HC Deb 18 June 1912 vol 39 cc1494-5

asked the President of the Local Government Board whether his attention has been called to the experiments made by Professor Poncel, of Paris, when he is reported to have found that the perspiration of almost all tubercular patients contained germs of the disease and that, after the garments of these people returned from the laundry, they still contained traces of this disease; and whether he will issue instructions or pass the necesary legislation compelling every laundry to use a sterilising plant for every garment brought into a laundry?


My attention has been drawn to the experiments of Professor Poncel. The majority of the twenty-four experiments undertaken by him had a negative result. The apparently positive results would need considerable confirmation before it could be regarded as necessary or desirable to take action on the lines indicated in the question. I am advised that it would be unfortunate if, on the basis of limited experiments, an exaggerated view of the risk of infection in tuberculosis were to be entertained.


Has the right hon. Gentleman considered the advisability of all Members being fumigated before coming into the House?


Can the right hon. Gentleman say how many human beings are not tubercular in one form or another?

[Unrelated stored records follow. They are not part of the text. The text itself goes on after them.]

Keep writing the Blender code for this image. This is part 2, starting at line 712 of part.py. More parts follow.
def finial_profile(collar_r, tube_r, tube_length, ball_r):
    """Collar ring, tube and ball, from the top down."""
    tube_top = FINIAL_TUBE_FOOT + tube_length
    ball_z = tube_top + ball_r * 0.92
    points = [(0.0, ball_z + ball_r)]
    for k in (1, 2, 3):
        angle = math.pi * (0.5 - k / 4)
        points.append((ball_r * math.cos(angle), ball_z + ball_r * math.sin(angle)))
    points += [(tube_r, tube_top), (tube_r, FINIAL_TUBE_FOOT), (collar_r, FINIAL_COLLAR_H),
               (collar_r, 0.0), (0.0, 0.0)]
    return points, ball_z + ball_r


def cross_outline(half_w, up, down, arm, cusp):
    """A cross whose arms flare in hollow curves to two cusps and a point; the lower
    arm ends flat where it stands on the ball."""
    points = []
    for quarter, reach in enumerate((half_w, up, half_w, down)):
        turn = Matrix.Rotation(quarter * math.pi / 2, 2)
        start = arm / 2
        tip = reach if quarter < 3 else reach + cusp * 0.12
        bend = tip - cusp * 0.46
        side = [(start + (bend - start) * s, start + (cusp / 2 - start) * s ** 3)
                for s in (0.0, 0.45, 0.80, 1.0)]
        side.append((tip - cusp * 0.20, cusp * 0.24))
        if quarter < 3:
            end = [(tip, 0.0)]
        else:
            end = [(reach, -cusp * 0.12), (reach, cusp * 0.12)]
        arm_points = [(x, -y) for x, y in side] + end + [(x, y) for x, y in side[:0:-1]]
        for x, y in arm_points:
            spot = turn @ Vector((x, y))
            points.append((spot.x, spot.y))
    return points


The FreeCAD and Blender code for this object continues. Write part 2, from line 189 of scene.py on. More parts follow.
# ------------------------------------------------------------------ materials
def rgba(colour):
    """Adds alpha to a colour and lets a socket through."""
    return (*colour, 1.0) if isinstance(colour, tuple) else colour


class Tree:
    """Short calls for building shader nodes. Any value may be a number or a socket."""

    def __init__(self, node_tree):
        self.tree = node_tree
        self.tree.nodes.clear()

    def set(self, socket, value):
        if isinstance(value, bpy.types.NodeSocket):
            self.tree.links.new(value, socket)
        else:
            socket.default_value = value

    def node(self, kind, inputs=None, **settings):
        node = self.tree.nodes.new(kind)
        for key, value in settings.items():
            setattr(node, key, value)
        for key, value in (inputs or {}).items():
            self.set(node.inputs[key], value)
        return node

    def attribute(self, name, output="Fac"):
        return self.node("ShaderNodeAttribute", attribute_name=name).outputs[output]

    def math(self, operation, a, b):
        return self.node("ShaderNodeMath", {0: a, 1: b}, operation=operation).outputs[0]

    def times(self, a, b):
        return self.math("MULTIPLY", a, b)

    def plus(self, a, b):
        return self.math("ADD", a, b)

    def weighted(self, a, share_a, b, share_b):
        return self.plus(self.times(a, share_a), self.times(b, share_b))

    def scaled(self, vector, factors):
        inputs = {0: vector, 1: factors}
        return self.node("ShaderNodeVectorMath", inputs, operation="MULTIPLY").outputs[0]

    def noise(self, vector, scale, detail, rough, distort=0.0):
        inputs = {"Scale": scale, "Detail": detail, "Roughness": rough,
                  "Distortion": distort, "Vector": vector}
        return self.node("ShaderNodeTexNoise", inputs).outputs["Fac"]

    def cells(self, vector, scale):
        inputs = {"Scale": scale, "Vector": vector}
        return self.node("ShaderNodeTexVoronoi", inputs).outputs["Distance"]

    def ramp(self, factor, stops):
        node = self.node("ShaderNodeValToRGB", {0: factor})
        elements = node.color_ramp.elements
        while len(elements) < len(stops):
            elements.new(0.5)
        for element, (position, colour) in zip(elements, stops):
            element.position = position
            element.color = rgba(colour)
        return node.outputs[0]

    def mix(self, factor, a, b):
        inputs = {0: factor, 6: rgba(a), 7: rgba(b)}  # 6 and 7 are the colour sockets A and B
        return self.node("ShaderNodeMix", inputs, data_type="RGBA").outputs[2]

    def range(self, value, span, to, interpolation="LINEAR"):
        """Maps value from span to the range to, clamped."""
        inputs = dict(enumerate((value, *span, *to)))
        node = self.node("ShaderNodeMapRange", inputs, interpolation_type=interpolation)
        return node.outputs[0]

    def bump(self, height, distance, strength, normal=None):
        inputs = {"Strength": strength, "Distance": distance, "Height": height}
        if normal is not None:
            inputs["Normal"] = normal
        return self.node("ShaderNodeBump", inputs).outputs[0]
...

asked the President of the Board of Education whether he is aware that the school medical officers in Liverpool refer all actual or suspected cases of tuberculosis amongst school children to the Liverpool Chest Hospital for the purpose of being submitted to the Von Pirquet's inoculation test; whether he has sanctioned that practice; and, whether, having regard to the experimental and dangerous character of that test, he will give instructions that in future the consent of the parents of children must be obtained before it is applied?

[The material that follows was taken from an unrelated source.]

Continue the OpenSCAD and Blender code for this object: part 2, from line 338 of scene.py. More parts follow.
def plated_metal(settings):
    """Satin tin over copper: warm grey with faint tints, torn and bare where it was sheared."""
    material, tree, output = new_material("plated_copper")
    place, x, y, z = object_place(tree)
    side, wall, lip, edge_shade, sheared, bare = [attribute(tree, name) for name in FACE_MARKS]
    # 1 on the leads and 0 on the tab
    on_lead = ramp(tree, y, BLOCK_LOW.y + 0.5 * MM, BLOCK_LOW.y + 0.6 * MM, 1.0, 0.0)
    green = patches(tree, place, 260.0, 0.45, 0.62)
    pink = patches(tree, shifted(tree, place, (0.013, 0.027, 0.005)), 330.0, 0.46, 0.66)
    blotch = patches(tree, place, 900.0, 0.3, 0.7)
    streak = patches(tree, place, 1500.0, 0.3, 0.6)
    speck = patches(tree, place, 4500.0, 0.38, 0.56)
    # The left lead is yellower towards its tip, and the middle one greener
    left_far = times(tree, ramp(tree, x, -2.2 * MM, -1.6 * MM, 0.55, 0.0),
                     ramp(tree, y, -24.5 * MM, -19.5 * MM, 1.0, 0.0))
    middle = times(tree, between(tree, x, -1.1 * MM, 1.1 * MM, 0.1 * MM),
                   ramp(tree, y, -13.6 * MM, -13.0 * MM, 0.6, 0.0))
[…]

I understand from the report of the school medical officer for Liverpool for 1910 that the facts are as stated in the first part of the question. The Board's sanction to the specific methods of medical inspection adopted by local education authorities is not required. I am informed that the test in question has been freely employed on the Continent for several years and has also been used in England, and that it does not appear to be dangerous or likely to cause physical harm. On general grounds, I think it is desirable that the nature of the test should be explained to parents and their consent secured before it is applied, and I shall be glad to make the suggestion to the local education authority.